# RECORDS FOR PROCESSING start

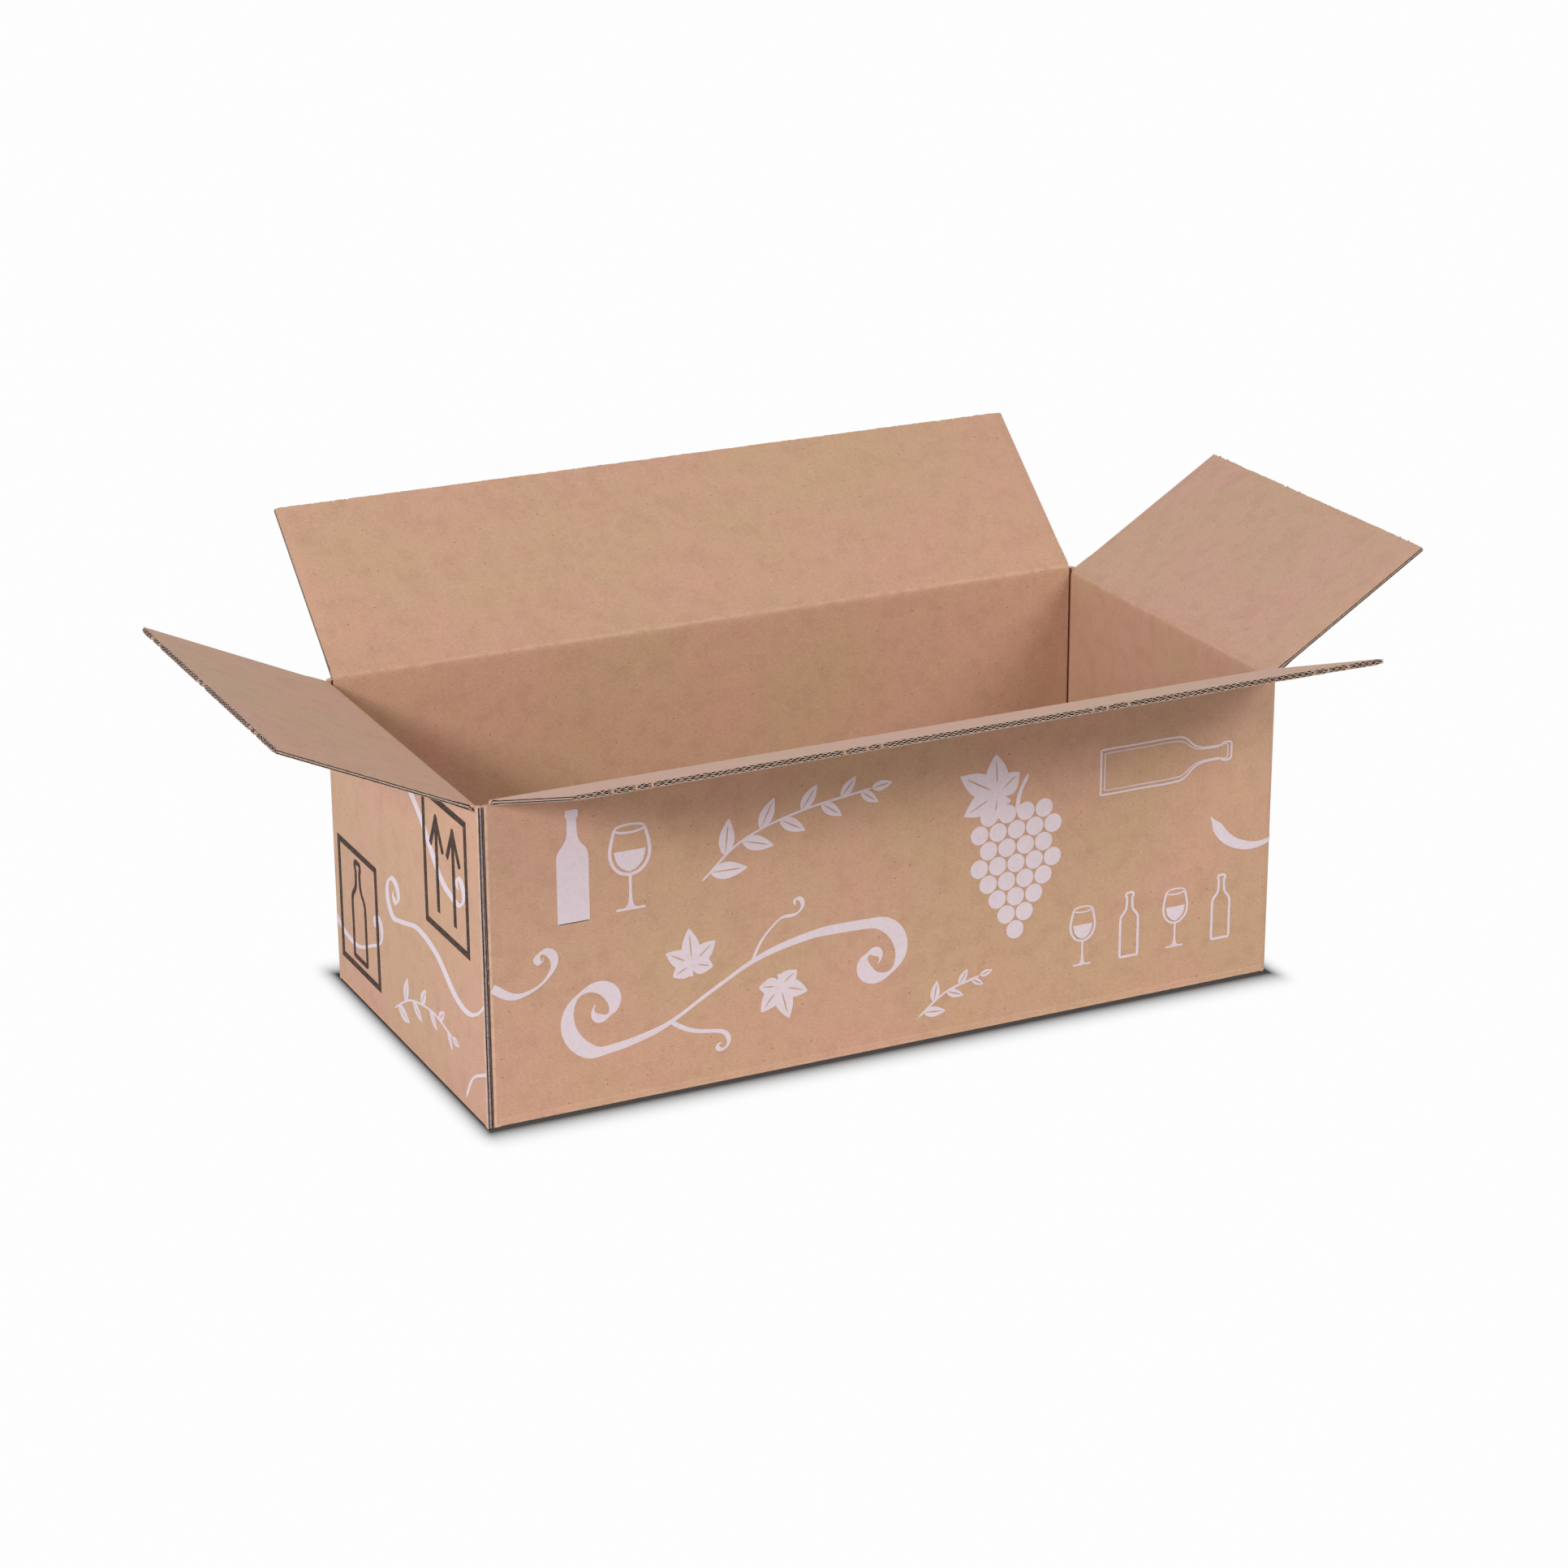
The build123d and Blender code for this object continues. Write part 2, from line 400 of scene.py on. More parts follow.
def kraft_paper(tree, place, along):
    """Colour and height of kraft liner with its flutes side by side along X, along Y, or as a face turns."""
    parts = add_node(tree, "SeparateXYZ", {0: place})
    if along in ("X", "Y"):
        fibres = grain(tree, place, along)
        wave = washboard(tree, parts.outputs[along])
    else:
        normal = add_node(tree, "SeparateXYZ", {0: add_node(tree, "TexCoord").outputs["Normal"]})
        facing = math_node(tree, "ABSOLUTE", normal.outputs["X"])
        on_end = math_node(tree, "GREATER_THAN", facing, 0.7)
        grains = [grain(tree, place, way) for way in "XY"]
        waves = [washboard(tree, parts.outputs[way]) for way in "XY"]
        fibres, wave = (
            add_node(tree, "Mix", {0: on_end, 2: by_x, 3: by_y}).outputs[0] for by_x, by_y in (grains, waves)
        )
    clouds = step_between(tree, noise(tree, place, CLOUD_SCALE, 3.0, 0.6), 0.35, 0.65)
    blotches = step_between(tree, noise(tree, place, MOTTLE_SCALE, 4.0, 0.65), 0.42, 0.72)
    pale = step_between(tree, fibres, 0.56, 0.72)
    dark = step_between(tree, fibres, 0.44, 0.28)
    ribs = math_node(tree, "MULTIPLY_ADD", wave, RIB_STRENGTH, RIB_STRENGTH)
    colour = mix_colours(tree, clouds, KRAFT_PINK, KRAFT_YELLOW)
    colour = tinted(tree, colour, blotches, MOTTLE_STRENGTH, FIBRE_DARK)
    colour = tinted(tree, colour, pale, PALE_FIBRES, FIBRE_PALE)
    colour = tinted(tree, colour, dark, DARK_FIBRES, FIBRE_DARK)
    colour = mix_colours(tree, ribs, colour, FIBRE_DARK)
    height = math_node(tree, "MULTIPLY_ADD", wave, RIB_HEIGHT, fibres)
    return with_specks(tree, place, colour), height


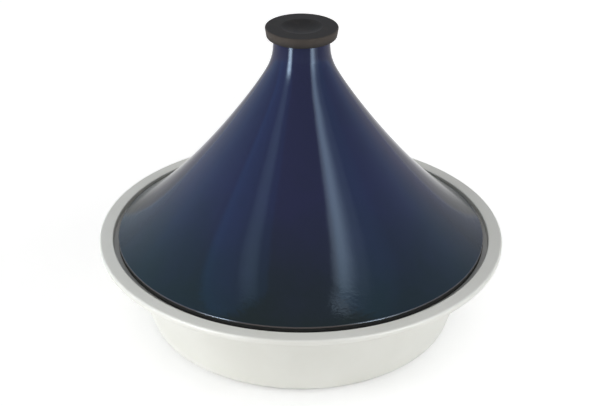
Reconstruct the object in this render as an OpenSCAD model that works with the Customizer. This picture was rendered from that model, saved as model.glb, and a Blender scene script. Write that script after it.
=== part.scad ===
// Tagine pot: a flared round dish, a conical lid that sits in the gallery of its
// rim, and a soft knob screwed on top of the lid's neck.
// Millimetres. The origin is the middle of the dish's foot, and +Z is up.

/* [Dish] */
// Diameter over the rim
rim_d = 350; // [320:1:380]
// Height from the foot to the top of the rim
dish_h = 79; // [70:1:95]
// Diameter where the wall would meet the table
foot_d = 263; // [245:1:275]
// Thickness of the wall
dish_wall_t = 6; // [4.5:0.1:8]
// Thickness of the floor
floor_t = 7; // [5:0.1:10]
// Radius of the outer corner at the foot
foot_round = 7; // [3:0.5:12]
// Radius of the inner corner at the floor
floor_round = 16; // [8:0.5:24]
// Width of the foot ring that touches the table
foot_ring_w = 14; // [8:0.5:24]
// Height by which the floor clears the table inside the foot ring
foot_recess = 1; // [0.5:0.1:2]

/* [Rim] */
// Width of the flat top of the rim
rim_w = 12; // [9:0.5:18]
// Thickness of the rim at its outer edge
rim_edge_t = 5.5; // [4.5:0.1:8]
// Thickness of the rim where it leaves the wall
rim_root_t = 12; // [10:0.5:16]
// Depth of the gallery that the lid sits in
gallery_depth = 4.5; // [3:0.1:6]
// Width of the ledge that the lid rests on
ledge_w = 15; // [13:0.5:18]
// Radius of the rim's outer edges
rim_round = 1.8; // [1:0.1:2.2]
// Radius where the underside of the rim meets the wall
rim_fillet = 5; // [2:0.5:8]

/* [Lid] */
// Gap between the lid and the wall of the gallery
lid_play = 4.4; // [3:0.1:6]
// Height of the lid, from its resting edge to the top of its neck
lid_h = 184.5; // [150:0.5:220]
// Height of the upright band round the lid's edge
lid_band_h = 5.5; // [4.5:0.1:8]
// Thickness of the lid's wall
lid_wall_t = 6; // [4.5:0.1:8]
// Width of the flat ring under the lid's edge
lid_seat_w = 8; // [7:0.5:10]
// Rise of the lid's skirt at its edge, in degrees
skirt_rise = 33.3; // [28:0.1:40]
// Length over which the skirt keeps that rise
skirt_pull = 63; // [40:0.1:80]
// Diameter of the neck at its top, where it is upright
neck_d = 46.6; // [44:0.2:48]
// Diameter of the neck at its foot, where it runs into the flare
neck_foot_d = 55; // [50:0.2:60]
// Length of the neck
neck_len = 27; // [22:0.5:32]
// Rise of the surface at the foot of the neck, in degrees
neck_rise = 66.5; // [55:0.5:80]
// Length over which the flare settles into that rise
neck_pull = 22.6; // [15:0.1:30]
// Length over which the neck leaves that rise, and settles into upright
neck_bend = 10.5; // [7:0.1:14]
// Radius of the outer edges of the lid
lid_round = 1.2; // [0.5:0.1:1.6]

/* [Neck socket] */
// Diameter of the socket in the top of the neck
socket_d = 28; // [24:0.5:30]
// Depth of the socket
socket_depth = 10.4; // [9.5:0.1:12]
// Thickness of the web that the screw pulls on
web_t = 7; // [5:0.5:10]
// Diameter of the screw hole in the web
web_hole_d = 7; // [6.6:0.1:8]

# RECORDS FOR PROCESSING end

WORK TO BE COMPLETED:
Show all lines from the data above in which the word "Blender" appears.

FINISHED ANSWER:
The build123d and Blender code for this object continues. Write part 2, from line 400 of scene.py on. More parts follow.
Reconstruct the object in this render as an OpenSCAD model that works with the Customizer. This picture was rendered from that model, saved as model.glb, and a Blender scene script. Write that script after it.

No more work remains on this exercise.